George du Maurier, "Edison's Telephonoscope", Punch, 9 December 1878

(by courtesy of David Fisher, Terramedia)

"Edison's telephonoscope" : le premier cartoon représentant la vision à distance par l'électricité

Dans l'Almanach for 1879 de Punch (paru le 8 décembre 1878), George du Maurier fait écho à la rumeur selon laquelle Edison venait de mettre au point le téléphonoscope, censé permettre la communication visuelle à distance.

   

Le dessin de Du Maurier représente un couple de parents qui, assis dans leur fauteuil, regardent leur fille jouer au tennis à Ceylan et dialoguent avec elle. 'Notons que la jeune femme jouant au tennis est un thème récurrant dans Punch en 1878). Comme le père s'enquiert, en chuchotant, de la jolie compagne de sa fille, celle-ci lui promet une présentation en fin de partie.
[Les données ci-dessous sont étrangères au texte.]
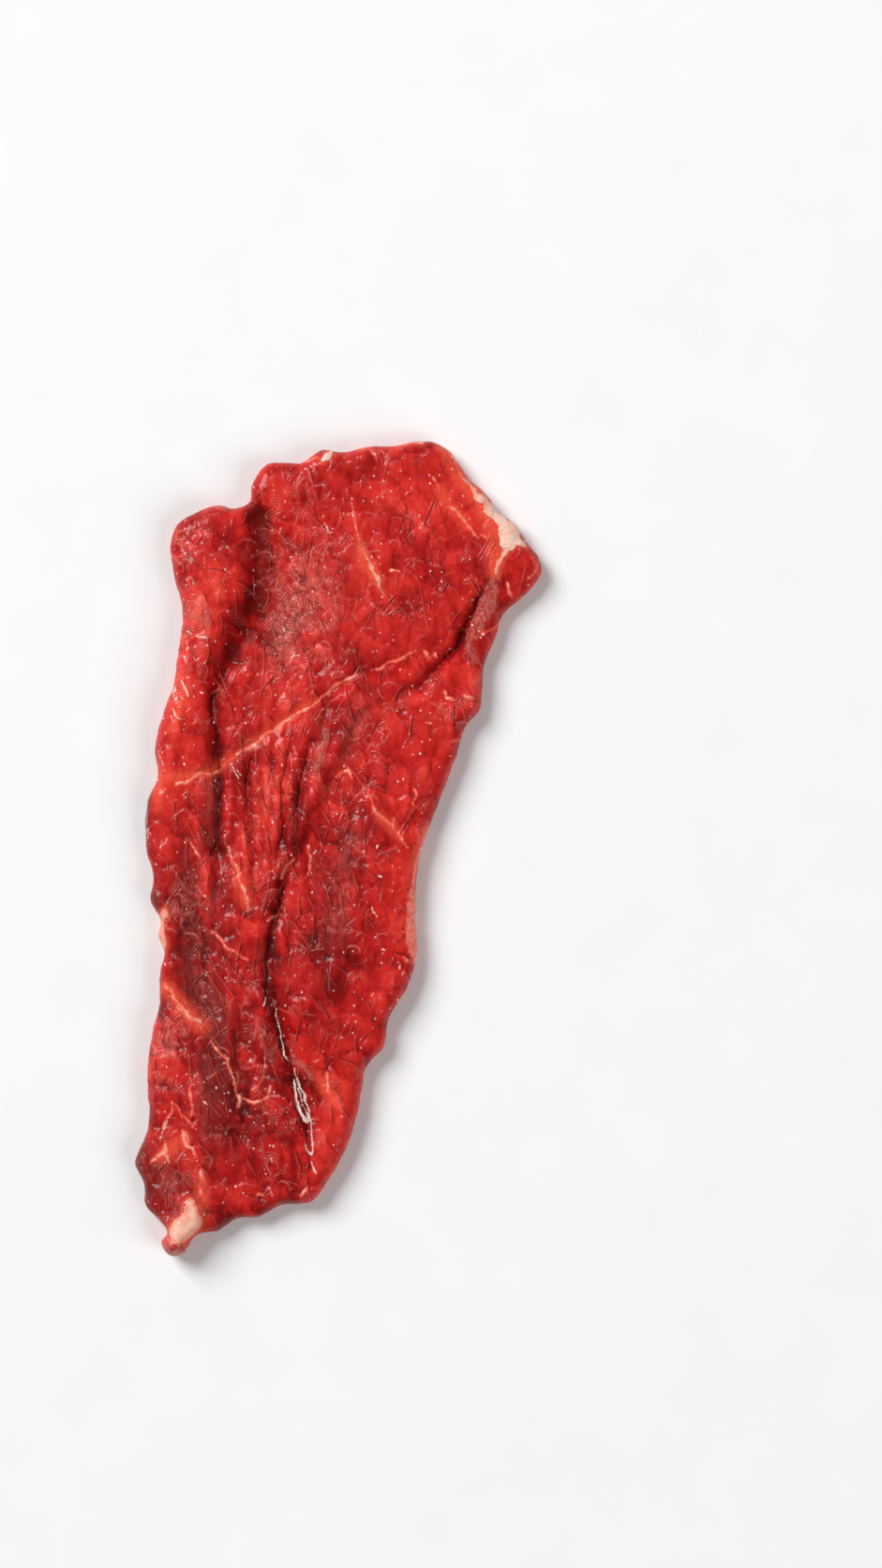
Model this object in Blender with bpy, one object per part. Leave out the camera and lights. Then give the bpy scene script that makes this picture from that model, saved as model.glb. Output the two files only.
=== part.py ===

Voici le texte de la légende : 

(Every evening, before going to bed, Pater and Materfamilias set up an electric camera obscura over their bedroom mantel-piece, and gladden their eyes with the sight of their Children at the Antipodes, and converse gaily with them through the wire.)
Paterfamilias (in Willow Place): “Beatrice, come closer, I want to whisper.”

Beatrice (from Ceylon): “Yes, Papa dear.”
Paterfamilias: Who is that charming young lady playing on Charlie’s side!
Beatrix: “She’s just come over from England, Papa. I’ll introduce you as soon as the game’s over!” 

Les historiens de la télévision sont unanimes à reconnaître dans ce dessin de du Maurier la première anticipation graphique de la télévision, tenant compte de la mise au point du téléphone. Ce dessin prend place dans une série de dessins que du Maurier consacre aux technologies de communication.

 

Le véritable téléphonoscope d'Edison

Edison est bien l'inventeur d'un téléphonoscope, qu'il présente à un de ses correspondants, Uriah Painter, dans une lettre (perdue) du 5 mai 1878 (1), et que Painter propose immédiatement de faire breveter, dans une lettre du 13 mai 1878 (2). Mais il s'agit d'une sorte de double cornet acoustique, permettant de transmettre des conversations sur une distance de 1 à 2 miles (3). Edison avait fait un premier dessin sur un carnet de note le 2 avril 1878. Le 10 mai, il fit des schémas en vue d'une demande de brevet. Les dessins apparaissent dans un ensemble intitulé "Laboratory Notebooks", réunis dans Notes and Drawings by Edison, propriété de Swann Galleries qu'Edison aurait présenté à l'artiste James E. Kelly en mai 1878. Le projet de telephonoscope est cité dans le Boston Globe dès le 24 mai 1878 (4). Il apparaît aussi dans un ouvrage sur le phonographe paru en 1878 (5). Le projet de telephonoscope est cité dans le Boston Globe dès le 24 mai 1878 (4). Il apparaît aussi dans un ouvrage sur le phonographe paru en 1878 (5).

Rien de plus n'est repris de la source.